Клара Израилевна вдруг поднялась со своего места, подошла сзади к Фросе, обняла её по матерински за плечи и ласково поцеловала в щёку:

— Спасибо тебе моя милая, ты мне веррнула сына, пусть ненадолго, пусть уже взррослого, пусть истррёпанного жизнью, но такого рродного и судя по твоему ррассказу, оставшимся до конца, несмотрря на все тяготы выпавшие на его долю, пррекрасным человеком.

Обе женщины уже не стесняясь всхлипывали, поминутно утирая обильные слёзы, у каждой из них было, отчего поплакать:

— Доррогуша, ты по телефону обмолвилась, что присутствовала при его кончине и я так поняла, что и похоронила в своём городе.

Фрося вздохнула и продолжила своё тяжёлое повествование.

Всхлипывая, она рассказывала, как сломя голову, кинулась разыскивать чуть заметные следы, которые Семён оставил в Таёжном, как догадалась об его плохом самочувствии и как нашла возможность выяснить, что он отправился Москву.

Фрося подняла глаза и посмотрела на лицо матери Семёна, о котором она так подробно сейчас рассказывала, но встретилась не с горем в глазах женщины, а глубоким состраданием в её адрес:

— Я не нашла его в Москве, а тут ещё в эти дни, что разыскивала его в медицинском центре, вдруг выяснила, что беременная.

Думать было некогда и я отправилась в Киев, где застала своего любимого человека уже при смерти.

Мне трудно рассказывать вам, о последних сутках проведённых у его постели, о том, как приняла решение оставить ребёнка от Семёна, чтоб остался на земле его след, а для меня вечная память.

Когда он открыл последний раз глаза, я ему сказала об этом и мне показалось, что он понял меня, но если даже и нет, я нисколечко не жалею, что у меня есть от него сын.

Сразу же после смерти Семёна, я решила перевезти его тело в Поставы, там и похоронить, чтобы можно было ухаживать за могилой, что я и делаю до сих пор.

Во время всего рассказа о последних днях сына, Клара Израилевна не успевала вытирать слёзы, папиросы не хотели гореть в мокрых пальцах женщины:

— Доченька, а как ты надумалась отыскать меня?

— Мне трудно вам ответить на этот вопрос, но почему-то решилась обратиться в Вильнюсе к раввину Пинхасу, вспомнив, что именно там мне помогли отыскать Риву, мать моей Анютки.

Я даже не знаю, но почему-то сердце подсказало, что у моего сыночка должны быть близкие родственники, честное слово, я про вас даже и не могла подумать.

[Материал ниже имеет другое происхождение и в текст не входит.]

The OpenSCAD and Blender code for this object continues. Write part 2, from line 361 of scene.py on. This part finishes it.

Глаза Клары Израилевны не мигая смотрели с обожанием на Фросю:

— Доченька, рразрреши мне тебя так называть, ты для меня теперрь, как доченька…

Вы с Сёмочкой для меня стали самыми доррогими людьми на земле…

Глава 45

Клара Израилевна оставила Фросю на кухне, заниматься приготовлением их нехитрого обеда, чистить и ставить варить картошку, а сама отправилась во двор за Сёмкой.

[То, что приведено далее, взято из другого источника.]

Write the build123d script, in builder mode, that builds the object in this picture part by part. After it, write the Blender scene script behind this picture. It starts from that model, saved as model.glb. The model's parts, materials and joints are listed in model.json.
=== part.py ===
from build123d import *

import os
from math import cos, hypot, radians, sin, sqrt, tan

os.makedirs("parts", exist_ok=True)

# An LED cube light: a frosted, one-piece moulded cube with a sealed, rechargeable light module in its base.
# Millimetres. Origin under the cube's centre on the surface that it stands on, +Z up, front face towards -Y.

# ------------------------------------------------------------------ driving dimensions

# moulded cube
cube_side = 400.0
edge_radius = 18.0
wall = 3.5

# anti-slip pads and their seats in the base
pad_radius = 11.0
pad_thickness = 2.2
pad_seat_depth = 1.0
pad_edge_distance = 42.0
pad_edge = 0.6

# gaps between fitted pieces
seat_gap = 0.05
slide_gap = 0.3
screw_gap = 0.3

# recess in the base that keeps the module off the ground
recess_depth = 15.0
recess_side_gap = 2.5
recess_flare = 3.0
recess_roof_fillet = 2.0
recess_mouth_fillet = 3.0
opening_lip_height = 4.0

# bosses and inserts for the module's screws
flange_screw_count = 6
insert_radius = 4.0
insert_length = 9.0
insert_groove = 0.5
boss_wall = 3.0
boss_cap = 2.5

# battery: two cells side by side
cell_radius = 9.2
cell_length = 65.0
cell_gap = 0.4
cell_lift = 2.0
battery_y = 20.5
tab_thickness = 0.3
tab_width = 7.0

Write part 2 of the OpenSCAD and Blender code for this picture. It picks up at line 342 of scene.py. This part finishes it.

После обеда не стали задерживаться в квартире, а переоделись и отправились в город.

В первую очередь они посетили зоопарк, где женщины с удовольствием наблюдали за мальчишкой, который увлечённо переходил от клетки к клетке, от вольера к вольеру и восторгу его не было предела.

Он затаив дыхание, наблюдал за хищниками, корчил рожи обезьянам, комментировал действия огромного слона и с рук кормил попугаев.

Большого труда им стоило оторвать мальчика от этого великолепного зрелища.

Затем, зашли в кафе, где бабушка купила внуку всё, что он только захотел.

Фрося вначале хотела вмешаться, глядя на это баловство сына, но потом махнула рукой, понимая, что это бесполезно, да и для чего, ведь от этого расточительства две стороны получали наивысшее наслаждение.